OLTP (Online Transaction Processing): A database workload pattern focused on processing many small, fast transactions like inserts, updates, and point lookups that keep day-to-day business operations running.
Port: A number that identifies a specific process or service on a computer. When multiple programs run on the same machine, each listens on a different port (e.g., :4213 for DuckDB, :5432 for PostgreSQL) so they don’t interfere with each other.
Row-Oriented Storage: A database storage format that keeps all values from the same row together on disk, optimizing transactional queries that retrieve or modify complete records.
Server Database: A database that runs as a separate process (often on a dedicated machine), accepting connections from multiple clients over a network. PostgreSQL, MySQL, and SQL Server are server databases.

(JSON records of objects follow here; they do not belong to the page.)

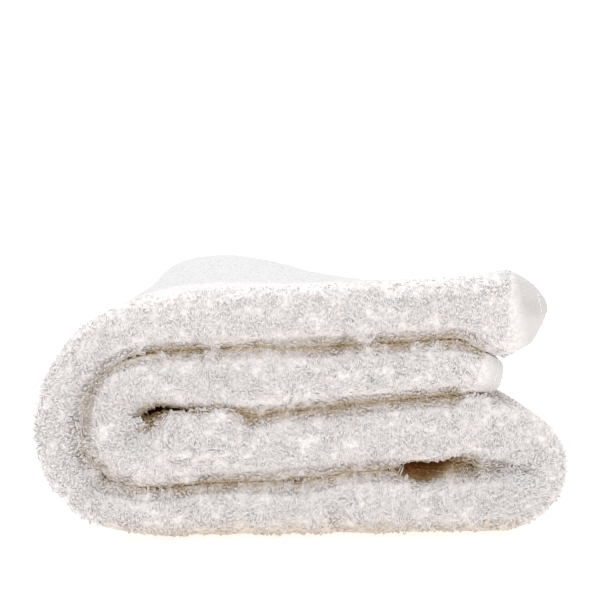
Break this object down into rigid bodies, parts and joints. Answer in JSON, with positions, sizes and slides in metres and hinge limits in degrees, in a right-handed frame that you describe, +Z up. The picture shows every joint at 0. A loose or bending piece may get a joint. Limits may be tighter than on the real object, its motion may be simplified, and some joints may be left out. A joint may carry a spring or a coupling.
{
  "type": "rolled bath towel",
  "caption": "White terry bath towel, folded lengthwise into a thick strip and wound flat, with a plump folded front edge and a flat underside to rest on.",
  "frame": {"origin": "middle of the underside, on the surface that the towel rests on", "axes": "+Z up, +X to the right along the winding's length, +Y away from the side that shows the winding"},
  "size_m": [0.3727, 0.1912, 0.1891],
  "materials": {
    "white_terry": "matt looped cotton terry, undyed white"
  },
  "bodies": {
    "root": {"towel": "white_terry"}
  },
  "joints": []
}
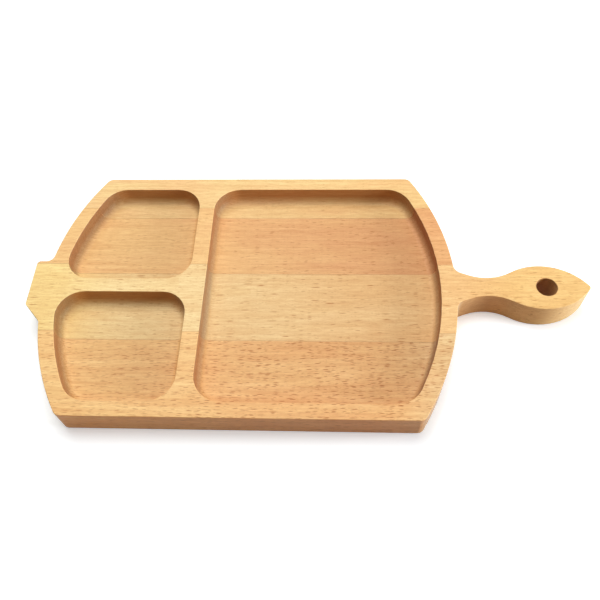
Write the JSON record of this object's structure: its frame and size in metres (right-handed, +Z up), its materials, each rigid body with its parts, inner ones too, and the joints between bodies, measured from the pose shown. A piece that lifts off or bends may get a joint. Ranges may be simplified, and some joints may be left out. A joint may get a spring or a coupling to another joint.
{
  "type": "serving board",
  "caption": "Wooden serving board with routed compartments, a short tab at one end and a fish-tail handle with a hang hole at the other.",
  "frame": {"origin": "middle of the footprint's bounding box, on the flat underside", "axes": "+X along the board towards the handle, +Y across the board towards its back edge, +Z up out of the compartments"},
  "size_m": [0.4358, 0.22, 0.024],
  "materials": {
    "pale_beech": "oiled, satin, pale beech with the grain along X",
    "pink_beech": "oiled, satin, pinkish beech with the grain along X",
    "golden_beech": "oiled, satin, golden beech with the grain along X",
    "flecked_beech": "oiled, satin, flecked beech with the grain along X"
  },
  "bodies": {
    "root": {"back_stave": "pale_beech", "back_middle_stave": "pink_beech", "handle_stave": "golden_beech", "front_stave": "flecked_beech"}
  },
  "joints": []
}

SQL (Structured Query Language): The standard language for interacting with relational databases, used to query, manipulate, and define data and database structures. First standardized in 1986 and continuously updated since.
Tidy Data: A data organization principle where each row represents one observation, each column represents one variable, and each cell contains a single value. Applies to both database tables and spreadsheets.
Vectorized Execution: A query processing technique that operates on batches of values (vectors) rather than one row at a time, enabling modern CPUs to process data more efficiently through hardware-level optimizations.